Beyond the basics, lampshade shapes also include square, cut-corner, hexagon, gallery, oval, or scalloped shapes. Square, rectangular and oval shades appear to have these shapes when viewed from above or below. This also includes hexagonal shades and cut-corner shades which appear like square or round shades with the "corners cut off" or indented. A shade with a gallery can be of any shape but has a distinct strip around the bottom of the shade.

Some of the lampshades are as follows:

 Rustic: simple elements like linen, cork, and cotton in muted earth tones complement rustic farmhouse or cottage interiors
 Traditional: often linen, paper shades, and silk shades inside pleated and box pleated shapes
 Modern: innovative shapes like drum, square, and cylinder
 Antique & Vintage Inspired: antique reproduction lamp shades demonstrate even past era, often in textures like glass, fringe, and beaded that are not generally found in current designs

Lampshades by material
Lampshades are made of fabric, parchment, glass, Tiffany glass, paper or plastic. Common fabric materials include silk, linen and cotton. Fabric shades are reinforced by metal frames to give the lampshades their shape, while paper or plastic shades can hold their shape without support. For this reason, paper shades can be more fragile than fabric shades. Darker shades sometimes add a reflective liner such as gold or silver in order to maximize light output.

Lampshade fitters
A "fitter" describes how the lampshade connects to the lamp base. The most common lampshade fitter is a Spider fitter. Spider fitters are set on top of a lamp harp, and secured with a finial. The harp is typically seated below the socket and two arms rise up around the light bulb and join at the top, where it provides resting support for the spider fitter itself. The fitter is built into the lamp shade frame itself and sits on top of the harp. Other fitters include clip-on (for either regular bulbs or candelabra bulbs), Uno fitters which are attached to the lamp itself below the light bulb, and notched-bowl fitters which support the use of a glass reflector bowl.

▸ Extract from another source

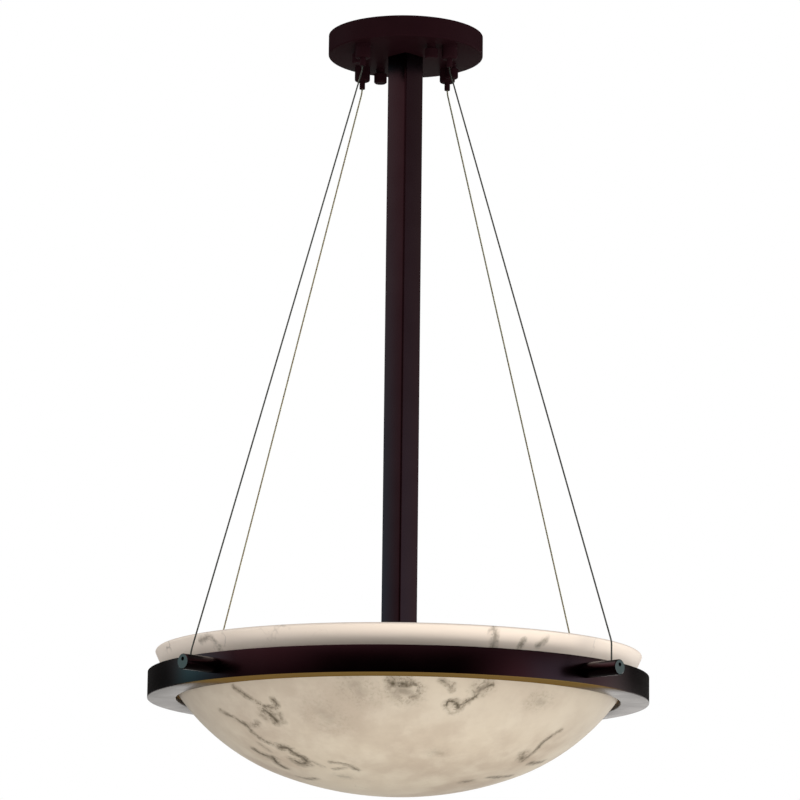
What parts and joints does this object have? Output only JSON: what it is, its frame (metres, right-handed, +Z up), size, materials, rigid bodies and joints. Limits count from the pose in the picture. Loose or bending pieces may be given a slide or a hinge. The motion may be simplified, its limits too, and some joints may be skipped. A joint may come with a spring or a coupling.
{
  "type": "bowl pendant light",
  "caption": "Ceiling light: a veined alabaster bowl sits in a bronze ring that hangs on four steel cables round a square stem below a round canopy.",
  "frame": {"origin": "centre of the ceiling plate's top face, on the ceiling", "axes": "+Z up along the stem; -Y towards the picture's camera, +X to its right; the stem's flats, cables, pins and lamps stand at 45 degrees to X and Y"},
  "size_m": [0.472, 0.472, 0.7377],
  "materials": {
    "bronze": "gloss dark bronze",
    "bronze_turned": "satin dark bronze",
    "zinc_steel": "zinc plated",
    "cable_steel": "stranded steel",
    "alabaster": "honed alabaster with grey brown veins",
    "gasket_rubber": "soft amber silicone",
    "lamp_glass": "frosted white",
    "lamp_cap_metal": "pressed screw cap",
    "socket_porcelain": "glazed white",
    "brass": "turned",
    "hub_white": "white reflector enamel"
  },
  "bodies": {
    "fixture": {"bowl_gasket": "gasket_rubber", "cable_1": "cable_steel", "cable_2": "cable_steel", "cable_3": "cable_steel", "cable_4": "cable_steel", "cable_ferrules": "zinc_steel", "cable_pin_1": "bronze_turned", "cable_pin_2": "bronze_turned", "cable_pin_3": "bronze_turned", "cable_pin_4": "bronze_turned", "canopy": "bronze", "ceiling_plate": "zinc_steel", "gripper_body_1": "bronze_turned", "gripper_body_2": "bronze_turned", "gripper_body_3": "bronze_turned", "gripper_body_4": "bronze_turned", "gripper_lock_nuts": "zinc_steel", "hub_cover": "hub_white", "hub_lock_nut": "zinc_steel", "hub_nipple": "brass", "lamp_socket_1": "socket_porcelain", "lamp_socket_2": "socket_porcelain", "lamp_socket_3": "socket_porcelain", "lamp_socket_4": "socket_porcelain", "pin_screws": "zinc_steel", "pin_set_screws": "zinc_steel", "plate_studs": "zinc_steel", "ring": "bronze", "socket_contacts": "brass", "socket_hub": "hub_white", "socket_lock_nuts": "zinc_steel", "stem": "bronze", "stem_bottom_plug": "zinc_steel", "stem_top_plug": "zinc_steel", "top_lock_nut": "zinc_steel", "top_nipple": "brass"},
    "thumb_nut_1": {"thumb_nut_1": "bronze_turned"},
    "gripper_plunger_1": {"gripper_plunger_1": "bronze_turned"},
    "lamp_1": {"lamp_glass_1": "lamp_glass", "lamp_cap_1": "lamp_cap_metal"},
    "thumb_nut_2": {"thumb_nut_2": "bronze_turned"},
    "gripper_plunger_2": {"gripper_plunger_2": "bronze_turned"},
    "lamp_2": {"lamp_glass_2": "lamp_glass", "lamp_cap_2": "lamp_cap_metal"},
    "thumb_nut_3": {"thumb_nut_3": "bronze_turned"},
    "gripper_plunger_3": {"gripper_plunger_3": "bronze_turned"},
    "lamp_3": {"lamp_glass_3": "lamp_glass", "lamp_cap_3": "lamp_cap_metal"},
    "thumb_nut_4": {"thumb_nut_4": "bronze_turned"},
    "gripper_plunger_4": {"gripper_plunger_4": "bronze_turned"},
    "lamp_4": {"lamp_glass_4": "lamp_glass", "lamp_cap_4": "lamp_cap_metal"},
    "bowl": {"bowl": "alabaster"}
  },
  "joints": [
    {"name": "thumb_nut_1_turn", "type": "hinge", "parent": "fixture", "child": "thumb_nut_1", "pos_m": [0.0456, 0.02394, -0.029], "axis": [0, 0, 1], "continuous": true},
    {"name": "thumb_nut_2_turn", "type": "hinge", "parent": "fixture", "child": "thumb_nut_2", "pos_m": [-0.02394, 0.0456, -0.029], "axis": [0, 0, 1], "continuous": true},
    {"name": "thumb_nut_3_turn", "type": "hinge", "parent": "fixture", "child": "thumb_nut_3", "pos_m": [-0.0456, -0.02394, -0.029], "axis": [0, 0, 1], "continuous": true},
    {"name": "thumb_nut_4_turn", "type": "hinge", "parent": "fixture", "child": "thumb_nut_4", "pos_m": [0.02394, -0.0456, -0.029], "axis": [0, 0, 1], "continuous": true},
    {"name": "gripper_plunger_1_push", "type": "slide", "parent": "fixture", "child": "gripper_plunger_1", "axis": [0, 0, 1], "range_m": [0, 0.0025], "stiffness_N_per_m": 600, "springref_m": -0.003},
    {"name": "gripper_plunger_2_push", "type": "slide", "parent": "fixture", "child": "gripper_plunger_2", "axis": [0, 0, 1], "range_m": [0, 0.0025], "stiffness_N_per_m": 600, "springref_m": -0.003},
    {"name": "gripper_plunger_3_push", "type": "slide", "parent": "fixture", "child": "gripper_plunger_3", "axis": [0, 0, 1], "range_m": [0, 0.0025], "stiffness_N_per_m": 600, "springref_m": -0.003},
    {"name": "gripper_plunger_4_push", "type": "slide", "parent": "fixture", "child": "gripper_plunger_4", "axis": [0, 0, 1], "range_m": [0, 0.0025], "stiffness_N_per_m": 600, "springref_m": -0.003},
    {"name": "lamp_1_turn", "type": "hinge", "parent": "fixture", "child": "lamp_1", "pos_m": [0.04243, 0.04243, -0.643], "axis": [0.7071, 0.7071, 0], "continuous": true},
    {"name": "lamp_2_turn", "type": "hinge", "parent": "fixture", "child": "lamp_2", "pos_m": [-0.04243, 0.04243, -0.643], "axis": [-0.7071, 0.7071, 0], "continuous": true},
    {"name": "lamp_3_turn", "type": "hinge", "parent": "fixture", "child": "lamp_3", "pos_m": [-0.04243, -0.04243, -0.643], "axis": [-0.7071, -0.7071, 0], "continuous": true},
    {"name": "lamp_4_turn", "type": "hinge", "parent": "fixture", "child": "lamp_4", "pos_m": [0.04243, -0.04243, -0.643], "axis": [0.7071, -0.7071, 0], "continuous": true},
    {"name": "bowl_lift", "type": "slide", "parent": "fixture", "child": "bowl", "axis": [0, 0, 1], "range_m": [0, 0.03]}
  ]
}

Consideration of light bulb heat
A lamp shade's surfaces have varying proximity to the light bulb or light source itself, depending on the size and shape of the shade. With larger shades this is less of a problem, since the shade provides an ample funnel for the movement of air up through the shade, whereby heat from the bulb leaves the top of the shade through the opening. However, with smaller shades consideration has to be given to proximity of the shade surface to the bulb, especially in miniature shades used on chandeliers. Here, and especially with shades which have sloped sides, the distance between the surface and the bulb reduces making the risk of overheating a concern. The heat generated by incandescent light bulbs can scorch fabric lampshades and can crack glass shades. All of these problems can be avoided by the simple expedient of installing LED lights.  These save energy, last longer and emit very little heat.